### Required work
The lines to be extracted run from the start of the listing through the line containing "self.tree.nodes.clear()"; copy them exactly and nothing else.

### Recorded information
┌──
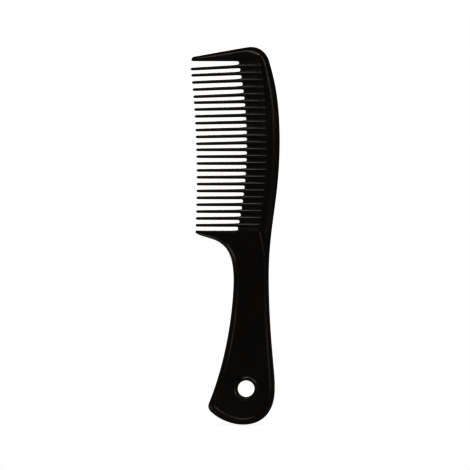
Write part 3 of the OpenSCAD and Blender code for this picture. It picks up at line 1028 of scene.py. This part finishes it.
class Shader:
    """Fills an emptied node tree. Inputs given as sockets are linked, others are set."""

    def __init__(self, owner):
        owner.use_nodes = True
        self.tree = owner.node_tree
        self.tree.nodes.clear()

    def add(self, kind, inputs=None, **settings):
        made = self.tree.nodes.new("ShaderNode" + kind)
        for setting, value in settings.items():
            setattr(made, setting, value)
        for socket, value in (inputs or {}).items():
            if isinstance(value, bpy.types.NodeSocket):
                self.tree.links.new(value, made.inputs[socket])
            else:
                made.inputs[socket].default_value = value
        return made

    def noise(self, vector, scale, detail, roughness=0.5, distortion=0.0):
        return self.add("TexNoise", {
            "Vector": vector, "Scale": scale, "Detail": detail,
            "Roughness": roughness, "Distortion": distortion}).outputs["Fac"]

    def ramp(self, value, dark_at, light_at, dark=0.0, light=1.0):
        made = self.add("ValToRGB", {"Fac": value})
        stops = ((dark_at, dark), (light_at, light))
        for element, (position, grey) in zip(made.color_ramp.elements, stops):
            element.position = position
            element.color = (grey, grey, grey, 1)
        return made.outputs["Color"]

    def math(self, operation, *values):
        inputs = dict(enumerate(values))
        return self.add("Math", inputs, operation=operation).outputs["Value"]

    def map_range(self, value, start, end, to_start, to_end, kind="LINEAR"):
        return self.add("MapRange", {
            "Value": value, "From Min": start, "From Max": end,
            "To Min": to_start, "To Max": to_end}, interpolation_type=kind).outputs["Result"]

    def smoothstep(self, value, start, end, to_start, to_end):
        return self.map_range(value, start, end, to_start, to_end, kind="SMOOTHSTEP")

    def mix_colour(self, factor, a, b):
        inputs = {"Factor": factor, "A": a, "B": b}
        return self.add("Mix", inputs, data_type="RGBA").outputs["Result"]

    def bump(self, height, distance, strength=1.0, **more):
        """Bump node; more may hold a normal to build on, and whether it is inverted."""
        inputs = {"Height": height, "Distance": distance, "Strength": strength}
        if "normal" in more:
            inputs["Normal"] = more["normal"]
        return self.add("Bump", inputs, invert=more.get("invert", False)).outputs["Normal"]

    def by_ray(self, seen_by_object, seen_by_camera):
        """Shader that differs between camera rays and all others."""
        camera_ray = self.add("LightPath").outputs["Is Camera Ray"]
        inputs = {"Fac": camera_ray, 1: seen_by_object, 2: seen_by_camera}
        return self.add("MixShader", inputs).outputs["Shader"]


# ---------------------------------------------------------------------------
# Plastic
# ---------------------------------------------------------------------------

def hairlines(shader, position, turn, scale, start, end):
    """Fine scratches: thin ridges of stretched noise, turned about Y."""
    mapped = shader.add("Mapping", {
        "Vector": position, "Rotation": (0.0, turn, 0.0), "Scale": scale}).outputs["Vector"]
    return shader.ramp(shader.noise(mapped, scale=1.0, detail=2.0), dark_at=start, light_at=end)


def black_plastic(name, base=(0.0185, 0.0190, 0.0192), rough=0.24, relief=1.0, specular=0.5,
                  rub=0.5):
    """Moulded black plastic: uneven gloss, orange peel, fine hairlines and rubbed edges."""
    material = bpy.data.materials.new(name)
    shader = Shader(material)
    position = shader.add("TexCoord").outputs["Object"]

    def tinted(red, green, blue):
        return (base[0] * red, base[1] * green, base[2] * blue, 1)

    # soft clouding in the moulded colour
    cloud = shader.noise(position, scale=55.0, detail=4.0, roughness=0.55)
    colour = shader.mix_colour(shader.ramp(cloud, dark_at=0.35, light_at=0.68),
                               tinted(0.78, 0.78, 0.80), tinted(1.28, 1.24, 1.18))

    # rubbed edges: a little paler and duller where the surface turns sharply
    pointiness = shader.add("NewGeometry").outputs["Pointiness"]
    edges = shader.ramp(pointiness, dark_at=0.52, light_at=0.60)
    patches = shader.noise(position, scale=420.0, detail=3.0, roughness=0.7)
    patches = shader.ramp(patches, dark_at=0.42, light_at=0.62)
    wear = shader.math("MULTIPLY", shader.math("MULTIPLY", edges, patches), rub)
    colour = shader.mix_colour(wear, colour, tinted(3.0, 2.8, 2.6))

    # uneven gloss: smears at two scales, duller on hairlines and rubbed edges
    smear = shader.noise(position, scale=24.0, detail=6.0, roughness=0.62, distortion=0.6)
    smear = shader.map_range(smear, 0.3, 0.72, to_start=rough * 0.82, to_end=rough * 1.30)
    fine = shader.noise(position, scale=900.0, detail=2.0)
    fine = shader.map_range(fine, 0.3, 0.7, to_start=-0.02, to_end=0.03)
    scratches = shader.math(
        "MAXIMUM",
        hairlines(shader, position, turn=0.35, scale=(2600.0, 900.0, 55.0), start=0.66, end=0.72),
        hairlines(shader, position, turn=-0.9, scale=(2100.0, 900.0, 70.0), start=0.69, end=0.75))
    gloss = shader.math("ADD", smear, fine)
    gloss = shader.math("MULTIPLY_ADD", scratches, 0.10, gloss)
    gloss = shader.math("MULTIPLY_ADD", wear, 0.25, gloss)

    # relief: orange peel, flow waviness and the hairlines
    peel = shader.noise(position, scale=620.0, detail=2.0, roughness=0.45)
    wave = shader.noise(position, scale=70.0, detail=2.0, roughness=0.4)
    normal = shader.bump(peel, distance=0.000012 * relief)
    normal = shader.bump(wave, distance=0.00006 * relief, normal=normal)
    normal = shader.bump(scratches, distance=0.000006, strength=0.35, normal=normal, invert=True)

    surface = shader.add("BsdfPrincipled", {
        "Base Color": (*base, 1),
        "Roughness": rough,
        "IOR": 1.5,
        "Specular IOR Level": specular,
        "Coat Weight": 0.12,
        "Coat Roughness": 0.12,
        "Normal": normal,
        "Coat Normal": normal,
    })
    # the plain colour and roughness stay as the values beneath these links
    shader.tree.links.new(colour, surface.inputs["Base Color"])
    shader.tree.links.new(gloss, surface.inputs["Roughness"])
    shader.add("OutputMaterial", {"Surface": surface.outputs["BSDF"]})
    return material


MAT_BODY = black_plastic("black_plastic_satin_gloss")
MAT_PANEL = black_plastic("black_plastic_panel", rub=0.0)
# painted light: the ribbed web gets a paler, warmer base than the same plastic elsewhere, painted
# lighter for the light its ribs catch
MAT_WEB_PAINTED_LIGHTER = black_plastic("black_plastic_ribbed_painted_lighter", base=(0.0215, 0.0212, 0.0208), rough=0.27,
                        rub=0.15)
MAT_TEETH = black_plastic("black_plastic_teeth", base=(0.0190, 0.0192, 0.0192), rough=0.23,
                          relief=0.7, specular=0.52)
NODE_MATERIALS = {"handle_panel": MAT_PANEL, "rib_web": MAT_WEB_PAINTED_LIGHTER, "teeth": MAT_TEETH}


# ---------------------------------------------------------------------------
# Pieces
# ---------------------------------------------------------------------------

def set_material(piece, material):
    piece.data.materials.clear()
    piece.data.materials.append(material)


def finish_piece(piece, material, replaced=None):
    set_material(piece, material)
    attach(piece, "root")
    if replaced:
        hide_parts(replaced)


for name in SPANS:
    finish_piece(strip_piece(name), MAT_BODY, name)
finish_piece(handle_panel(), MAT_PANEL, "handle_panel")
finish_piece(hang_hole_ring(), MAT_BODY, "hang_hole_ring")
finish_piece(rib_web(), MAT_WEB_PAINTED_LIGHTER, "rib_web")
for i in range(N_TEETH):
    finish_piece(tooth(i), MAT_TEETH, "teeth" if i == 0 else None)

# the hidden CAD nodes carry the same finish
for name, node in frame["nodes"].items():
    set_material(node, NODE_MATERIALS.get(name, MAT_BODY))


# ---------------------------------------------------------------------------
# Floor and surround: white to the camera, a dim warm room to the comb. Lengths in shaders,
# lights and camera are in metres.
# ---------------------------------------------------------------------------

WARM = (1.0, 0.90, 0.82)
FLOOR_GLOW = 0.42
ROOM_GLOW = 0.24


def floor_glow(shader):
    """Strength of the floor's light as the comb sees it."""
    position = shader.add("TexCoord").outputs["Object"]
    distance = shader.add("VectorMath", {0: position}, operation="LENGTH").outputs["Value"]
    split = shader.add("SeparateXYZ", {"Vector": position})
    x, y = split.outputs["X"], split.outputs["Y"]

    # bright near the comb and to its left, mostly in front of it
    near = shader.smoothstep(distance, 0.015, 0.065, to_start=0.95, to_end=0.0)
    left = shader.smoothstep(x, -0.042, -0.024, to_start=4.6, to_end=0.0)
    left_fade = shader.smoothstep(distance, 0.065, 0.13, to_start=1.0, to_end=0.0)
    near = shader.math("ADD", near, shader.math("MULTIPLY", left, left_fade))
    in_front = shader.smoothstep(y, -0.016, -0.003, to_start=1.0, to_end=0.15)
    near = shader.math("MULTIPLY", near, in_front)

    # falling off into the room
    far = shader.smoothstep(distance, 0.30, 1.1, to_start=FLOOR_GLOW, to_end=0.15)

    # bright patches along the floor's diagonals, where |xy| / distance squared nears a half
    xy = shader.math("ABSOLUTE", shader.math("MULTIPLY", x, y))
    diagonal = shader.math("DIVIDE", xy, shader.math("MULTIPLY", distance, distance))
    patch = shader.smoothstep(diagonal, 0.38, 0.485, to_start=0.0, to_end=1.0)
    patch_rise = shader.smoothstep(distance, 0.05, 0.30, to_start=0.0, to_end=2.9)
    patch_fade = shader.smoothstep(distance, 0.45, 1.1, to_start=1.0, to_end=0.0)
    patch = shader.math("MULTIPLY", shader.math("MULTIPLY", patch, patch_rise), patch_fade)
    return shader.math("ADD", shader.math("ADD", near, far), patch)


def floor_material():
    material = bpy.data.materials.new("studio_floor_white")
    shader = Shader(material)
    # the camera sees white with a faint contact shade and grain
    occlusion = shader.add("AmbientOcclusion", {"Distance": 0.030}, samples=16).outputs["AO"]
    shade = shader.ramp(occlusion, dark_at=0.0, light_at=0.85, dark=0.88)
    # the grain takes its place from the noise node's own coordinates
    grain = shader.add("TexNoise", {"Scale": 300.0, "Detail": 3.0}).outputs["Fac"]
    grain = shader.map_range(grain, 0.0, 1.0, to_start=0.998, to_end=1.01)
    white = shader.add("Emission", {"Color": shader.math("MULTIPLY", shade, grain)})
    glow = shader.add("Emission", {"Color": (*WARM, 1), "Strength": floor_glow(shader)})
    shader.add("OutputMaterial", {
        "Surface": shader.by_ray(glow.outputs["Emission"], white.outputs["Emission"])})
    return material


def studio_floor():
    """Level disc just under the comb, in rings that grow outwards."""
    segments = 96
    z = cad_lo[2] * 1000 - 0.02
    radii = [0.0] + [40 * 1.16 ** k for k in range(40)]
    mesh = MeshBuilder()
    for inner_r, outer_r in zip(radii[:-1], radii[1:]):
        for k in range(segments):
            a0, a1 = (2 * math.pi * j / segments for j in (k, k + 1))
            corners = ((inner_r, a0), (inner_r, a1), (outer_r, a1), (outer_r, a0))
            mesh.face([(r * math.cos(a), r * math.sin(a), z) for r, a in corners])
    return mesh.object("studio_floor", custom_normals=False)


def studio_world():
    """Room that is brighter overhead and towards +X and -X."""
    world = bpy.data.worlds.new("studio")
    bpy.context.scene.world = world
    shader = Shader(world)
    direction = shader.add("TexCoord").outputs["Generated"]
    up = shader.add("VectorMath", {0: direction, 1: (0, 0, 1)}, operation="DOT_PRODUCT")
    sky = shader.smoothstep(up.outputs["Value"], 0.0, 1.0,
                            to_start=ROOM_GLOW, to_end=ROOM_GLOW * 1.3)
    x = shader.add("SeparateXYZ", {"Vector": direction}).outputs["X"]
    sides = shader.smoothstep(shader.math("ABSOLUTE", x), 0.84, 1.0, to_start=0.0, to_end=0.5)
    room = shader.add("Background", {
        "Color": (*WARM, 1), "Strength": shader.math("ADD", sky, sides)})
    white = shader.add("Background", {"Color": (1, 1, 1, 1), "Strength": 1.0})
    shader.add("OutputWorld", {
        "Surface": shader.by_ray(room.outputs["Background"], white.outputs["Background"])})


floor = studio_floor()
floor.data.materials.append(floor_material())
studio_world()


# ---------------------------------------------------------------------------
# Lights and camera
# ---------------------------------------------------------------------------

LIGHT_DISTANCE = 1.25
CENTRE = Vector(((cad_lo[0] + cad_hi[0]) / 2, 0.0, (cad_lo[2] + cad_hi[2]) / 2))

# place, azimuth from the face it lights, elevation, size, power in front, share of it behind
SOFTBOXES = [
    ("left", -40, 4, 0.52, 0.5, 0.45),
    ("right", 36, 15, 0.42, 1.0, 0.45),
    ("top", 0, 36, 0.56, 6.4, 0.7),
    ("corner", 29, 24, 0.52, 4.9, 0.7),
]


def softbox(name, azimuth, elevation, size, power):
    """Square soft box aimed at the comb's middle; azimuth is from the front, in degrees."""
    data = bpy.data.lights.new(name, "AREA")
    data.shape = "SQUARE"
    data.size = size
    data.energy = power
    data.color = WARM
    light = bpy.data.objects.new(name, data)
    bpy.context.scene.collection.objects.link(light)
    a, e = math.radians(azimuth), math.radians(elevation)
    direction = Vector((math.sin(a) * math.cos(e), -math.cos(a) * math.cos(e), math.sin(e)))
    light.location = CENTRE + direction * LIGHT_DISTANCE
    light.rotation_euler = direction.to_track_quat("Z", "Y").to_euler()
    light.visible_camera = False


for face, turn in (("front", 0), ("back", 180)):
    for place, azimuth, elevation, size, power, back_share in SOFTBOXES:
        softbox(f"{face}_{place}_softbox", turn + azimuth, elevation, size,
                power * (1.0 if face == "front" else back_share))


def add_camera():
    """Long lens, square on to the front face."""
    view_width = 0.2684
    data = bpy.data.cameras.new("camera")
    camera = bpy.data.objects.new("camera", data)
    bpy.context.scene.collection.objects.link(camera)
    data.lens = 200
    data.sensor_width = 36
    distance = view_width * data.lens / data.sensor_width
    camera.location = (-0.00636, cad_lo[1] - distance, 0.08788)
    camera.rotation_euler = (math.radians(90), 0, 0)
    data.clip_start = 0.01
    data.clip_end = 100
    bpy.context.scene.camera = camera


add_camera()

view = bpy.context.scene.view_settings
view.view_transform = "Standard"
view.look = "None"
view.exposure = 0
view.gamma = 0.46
└──
### Task solution
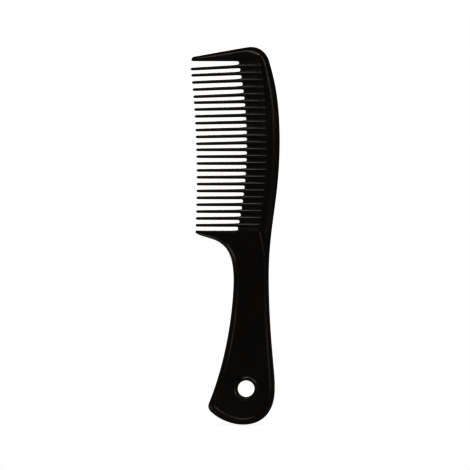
Write part 3 of the OpenSCAD and Blender code for this picture. It picks up at line 1028 of scene.py. This part finishes it.
class Shader:
    """Fills an emptied node tree. Inputs given as sockets are linked, others are set."""

    def __init__(self, owner):
        owner.use_nodes = True
        self.tree = owner.node_tree
        self.tree.nodes.clear()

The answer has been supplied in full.